Ne prenez pas cet air faussement peiné monsieur Uderzo ! Imaginez la mienne de peine lorsque à chaque goûter je me forçais à manger de la vache qui rit pour collectionner vos belles images qui se trouvaient sous les portions de ce fromage que je n'ai jamais aimé ! Et les tonnes de moutarde que je badigeonnais sur la moindre portion de viande afin que l'on rachète au plus vite ces verres ornés de vos dessins !

 

Haaa monsieur Uderzo, le temps me manque. Je pourrais vous parler de tellement de cases, de planches qui m'ont fait rêver...Mais j'irai à l'essentiel ! Le point de non retour ! A l'adolescence, alors que de magnifiques études s'offraient à moi afin de devenir avocat, médecin, notaire, banquier, voire président de la république, je choisis la voie du mal : La bande dessinée ! Je serai dessinateur ou scénariste.

 

Après quelques années de galère, et le terme n'est pas choisi par hasard, je commençais à vivre correctement et décidais qu'il serait temps que je réalise le rêve de ma vie : posséder une planche originale d'une de vos oeuvres. Mais entre temps vous étiez passé du monde des petits mickeys à celui du monde de l'art...et des prix qui vont avec.

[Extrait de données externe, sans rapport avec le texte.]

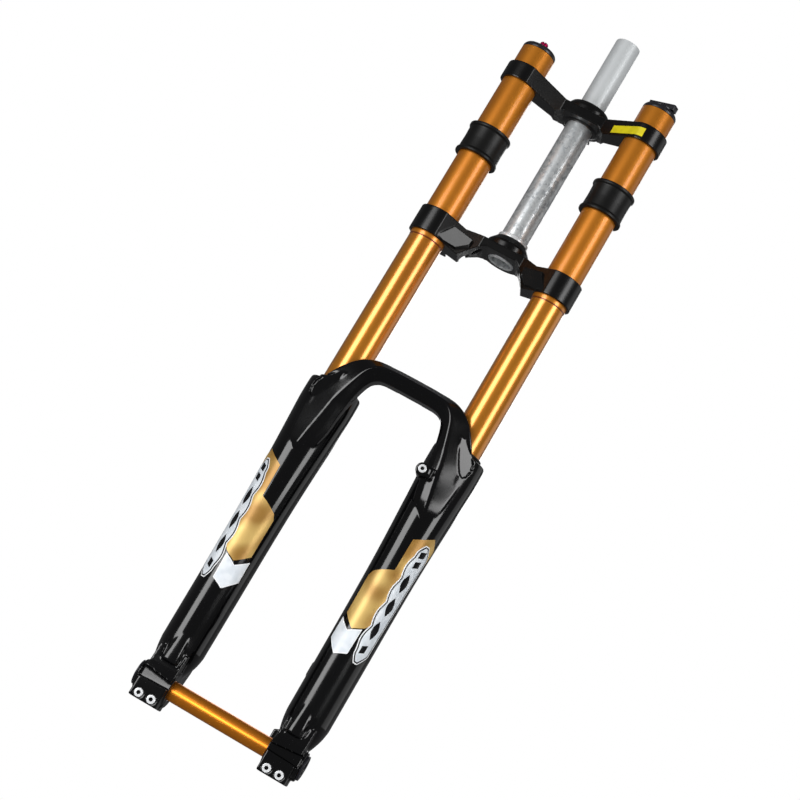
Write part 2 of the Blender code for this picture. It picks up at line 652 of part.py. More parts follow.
def make_lowers_fittings(lowers):
    for word, side in (("left", -1), ("right", 1)):
        at = (side * TUBE_X, TUBE_Y, 0)
        seal = turned(
            f"wiper_seal_{word}",
            [(TUBE_LOWER_R + FIT, LEG_TOP - 6.5), (23.7, LEG_TOP - 6.5), (23.6, LEG_TOP), (21.3, LEG_TOP + 0.8),
             (21.1, LEG_TOP + 4.5), (TUBE_LOWER_R + FIT, LEG_TOP + 5.5)],
            at,
        )
        node(seal, "rubber", lowers)
        for place, high in (("upper", LEG_TOP - 10), ("lower", -362.0)):
            bushing = tube(f"bushing_{word}_{place}", LEG_BORE_R - FIT, TUBE_LOWER_R + FIT, high - 14, high, at,
                           segments=24)
            node(bushing, "bushing", lowers)
        seat = (side * TUBE_X, TUBE_Y, FOOT_SEAT - FIT)
        socket_bolt(f"foot_bolt_{word}", 6.2, 4.0, FOOT_BOLT_R, FOOT_BOLT_REACH, seat, HEAD_DOWN, lowers)
        for bolt_x, place in zip(AXLE_BOLT_X, ("inner", "outer")):
            seat = (side * bolt_x, AXLE_Y + AXLE_SEAT - FIT, AXLE_Z + AXLE_BOLT_DROP)
            socket_bolt(f"axle_pinch_bolt_{word}_{place}", 4.5, 4.6, BOLT_R, 22.0, seat, HEAD_TO_FRONT, lowers)
    axle = turned(
        "through_axle",
        [(AXLE_BORE_R, -91), (AXLE_R, -91), (AXLE_R, 92 + FIT), (13.0, 92 + FIT), (13.0, 93.6), (12.2, 94.4),
         (AXLE_BORE_R, 94.4)],
        (0, AXLE_Y, AXLE_Z), ALONG_X,
    )
    node(axle, "anodised gold", lowers)
    end_cap = turned(
        "axle_end_cap",
        [(0, -84), (AXLE_BORE_R - FIT, -84), (AXLE_BORE_R - FIT, -92 - FIT), (13.0, -92 - FIT), (13.0, -93.6),
         (12.2, -94.4), (0, -94.4)],
        (0, AXLE_Y, AXLE_Z), ALONG_X,
    )
    node(end_cap, "cap black", lowers)
    seat = (HOSE_BOSS[0], -80.5 - FIT, HOSE_BOSS[2])
    socket_bolt("hose_guide_screw", 4.2, 2.6, 1.9, 9.0, seat, HEAD_TO_FRONT, lowers)


def build():
    clear_scene()
    lowers = joint_empty("lowers_slide", 0, TUBE_Y, LEG_TOP)
    damper_dial = joint_empty("damper_dial_axis", -TUBE_X, TUBE_Y, DIAL_Z)
    preload_dial = joint_empty("preload_dial_axis", TUBE_X, TUBE_Y, DIAL_Z)
    preload_screw = joint_empty("preload_plunger_axis", TUBE_X, TUBE_Y, 148)
    make_steerer()
    make_lower_crown()
    make_upper_crown()
    make_crown_bolts()
    make_stanchion("left", -1)
    make_stanchion("right", 1)
    make_bumper("left", -1, 46.5, 81.0)
    make_bumper("right", 1, 52.5, 87.0)
    make_caps(damper_dial, preload_dial, preload_screw)
    make_spring()
    make_damper(lowers)
    make_rods(lowers)
    make_casting(lowers)
    make_lowers_fittings(lowers)


build()
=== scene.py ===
"""A downhill bicycle suspension fork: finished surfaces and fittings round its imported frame.
Shapes are worked out in millimetres and brought to metres when a piece is finished.
-Y is the front of the bicycle and +X the rider's left, the brake side. The words left and right in
the names are as seen from the front, so left lies at -X, and a side of -1 or 1 is the sign of its x."""
import json
import math

import bmesh
import bpy
from mathutils import Matrix, Vector


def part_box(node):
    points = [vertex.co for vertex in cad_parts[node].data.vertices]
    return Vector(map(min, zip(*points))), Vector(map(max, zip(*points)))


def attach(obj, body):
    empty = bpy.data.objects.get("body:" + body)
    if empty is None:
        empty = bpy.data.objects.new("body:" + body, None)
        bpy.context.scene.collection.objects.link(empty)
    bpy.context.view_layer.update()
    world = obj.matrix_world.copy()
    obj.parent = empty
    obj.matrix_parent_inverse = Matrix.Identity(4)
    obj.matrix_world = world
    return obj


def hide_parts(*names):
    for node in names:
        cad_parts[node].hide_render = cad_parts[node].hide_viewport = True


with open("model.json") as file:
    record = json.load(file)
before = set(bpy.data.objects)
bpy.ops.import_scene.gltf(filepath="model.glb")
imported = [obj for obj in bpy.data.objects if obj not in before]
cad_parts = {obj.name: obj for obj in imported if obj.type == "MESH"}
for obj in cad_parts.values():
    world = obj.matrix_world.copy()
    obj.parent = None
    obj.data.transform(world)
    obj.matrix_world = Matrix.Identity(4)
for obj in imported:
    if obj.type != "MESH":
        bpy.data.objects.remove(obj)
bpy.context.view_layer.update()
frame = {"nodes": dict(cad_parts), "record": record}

MM = 0.001


def corner_mm(node, end):
    """One corner of a node's box, in millimetres: end 0 is the lowest and 1 the highest."""
    return Vector(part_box(node)[end]) / MM


# ---------------------------------------------------------------- sizes, mm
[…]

Que voulez-vous de plus monsieur Uderzo !? Que je vende mon appartement et mes enfants en pièces détachées ? Un rein par ci , un oeil par là, afin d'assouvir ma passion ? Ca ne vous a pas suffi de briser une vie, il vous faut en plus celle de ma famille ?!

 

Je suppose, monsieur, que vous trouvez bien injuste de vous retrouver seul sur le banc des accusés et que vous vous dîtes que votre ami Goscinny devrait être à vos cotés. Vous avez raison ! Mais je n'ai pas son adresse !

S'il vous a laissé une adresse postale, tout là haut, alors n'hésitez pas à lui faire parvenir ce réquisitoire qui s'adresse autant à lui qu'à vous.

 

Monsieur Uderzo, j'en ai fini avec vous, mais peut être voudriez-vous savoir comment une vie si mal commencée, par votre faute, se poursuit ? La réponse est : très mal ! J'en suis réduit au métier de scénariste de bande dessinée et j'écris les histoires de Boule et Bill ! Tous les matins, à l'aube, je pars de chez moi, dans le brouillard en faisant de grands coucous à ma femme et mes enfants qui me regardent, émus, du balcon, pensant que je rejoins mon cabinet de chirurgien dentiste, car je n'ai jamais avoué à personne ce métier honteux.

 

Voila, après toutes ces lignes, je pense que vous avez compris qu'il n'y a qu'une chose à retenir : MERCI !

MERCI pour toutes ces années de bonheur que vous nous avez procurées.

MERCI de nous avoir montré que l'on pouvait faire des choses pas sérieuses sérieusement. MERCI de nous avoir ouvert la voie et prouvé que l'on pouvait vivre de ses passions.

MERCI de continuer, le plus longtemps possible, à faire vivre vos personnages.